Three such problems come to mind immediately: Intel, Boeing and U.S. Steel.

As the chart above indicates, in less than nine months, Intel has lost 60 percent of its market value; Boeing has lost almost 40 percent; and U.S. Steel has lost over 30 percent. All three companies play key roles in U.S. national security.

Let’s start with Intel. It was just six months ago that President Biden announced that “the Department of Commerce has reached a preliminary agreement with Intel to provide up to $8.5 billion in direct funding along with $11 billion in loans under the CHIPS and Science Act. The announcement will support the construction and expansion of Intel facilities in Arizona, Ohio, New Mexico, and Oregon, creating nearly 30,000 jobs and supporting tens of thousands of indirect jobs.”

The support to Intel wasn’t just to create jobs. The White House statement explained that “Semiconductors were invented in America and power everything from cell phones to electric vehicles, refrigerators, satellites, defense systems, and more. But today, the United States produces less than 10 percent of the world’s chips and none of the most advanced ones.” Biden said his goal was to “produce roughly 20 percent of the world’s leading-edge chips by the end of this decade.”

Now Intel’s future is looking wobbly with Moody’s downgrading its debt on August 8 and its share price in freefall.

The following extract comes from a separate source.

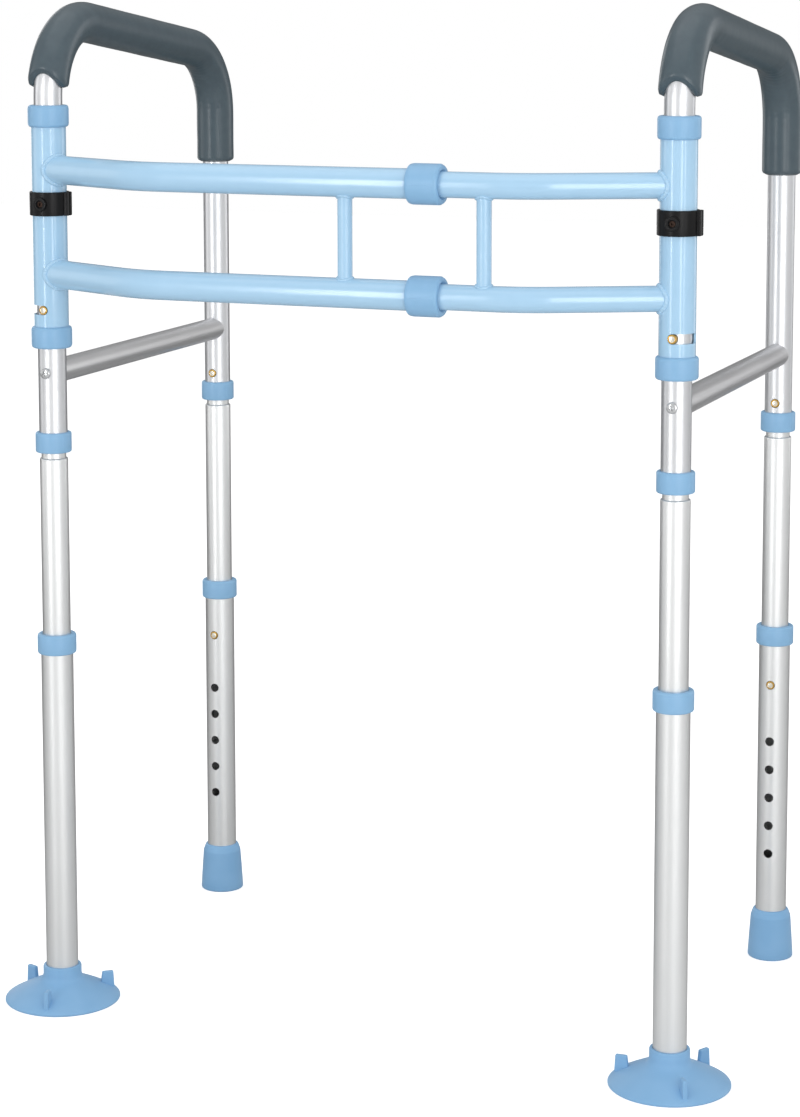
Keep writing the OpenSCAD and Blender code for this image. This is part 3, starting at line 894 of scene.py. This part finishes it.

Then there is Boeing – which seems to be hellbent on sabotaging its once great reputation. CNN Senior Business Reporter Chris Isidore summed up Boeing’s problems like this eight days ago, while reporting that 32,000 workers at Boeing may go on strike later this month:

“It’s just the latest in a series of serious and high-profile problems at a company that has dealt with fatal crashes traced to a design flaw in its best-selling jet, accusations that it put profits and production speed ahead of quality and safety, tanking aircraft sales, an agreement to plead guilty to criminal charges that it deceived regulators, and massive financial losses covered by soaring levels of debt.”

Boeing’s website trumpets its contribution to U.S. national security, writing that “Defense, Space & Security is one of The Boeing Company’s three business units. One of the world’s largest defense and space contractors, BDS is a global leader in the development, production, maintenance and enhancement of fixed-wing and rotary wing aircraft, commercial and government satellites, human spaceflight programs and weapons….”

And then there is U.S. Steel, which received a buyout offer from the Japanese company, Nippon Steel, in December of 2023. U. S. Steel stockholders approved the buyout on April 12, 2024. Consummation of the deal has been awaiting review by the U.S. Committee on Foreign Investment in the United States (CFIUS). Reuters is reporting this morning that it has seen a letter from CFIUS which characterizes the deal as doing damage to American steel production, among other things. The Reuters’ report follows recent headlines that both presidential candidates, Kamala Harris and Donald Trump, are opposed to the buyout.

As far back as March, President Biden has spoken out against a foreign takeover of U.S. Steel, stating on March 14 that “U.S. Steel has been an iconic American steel company for more than a century, and it is vital for it to remain an American steel company that is domestically owned and operated.”

It is highly likely that there is a lot more than just the future of these three companies that has the National Security Advisor looking for a method to shore up capital, share prices, and survivability of national security interests, given Wall Street’s (and hedge fund guys like Paulson’s) propensity to make bets against (short) anything that looks vulnerable.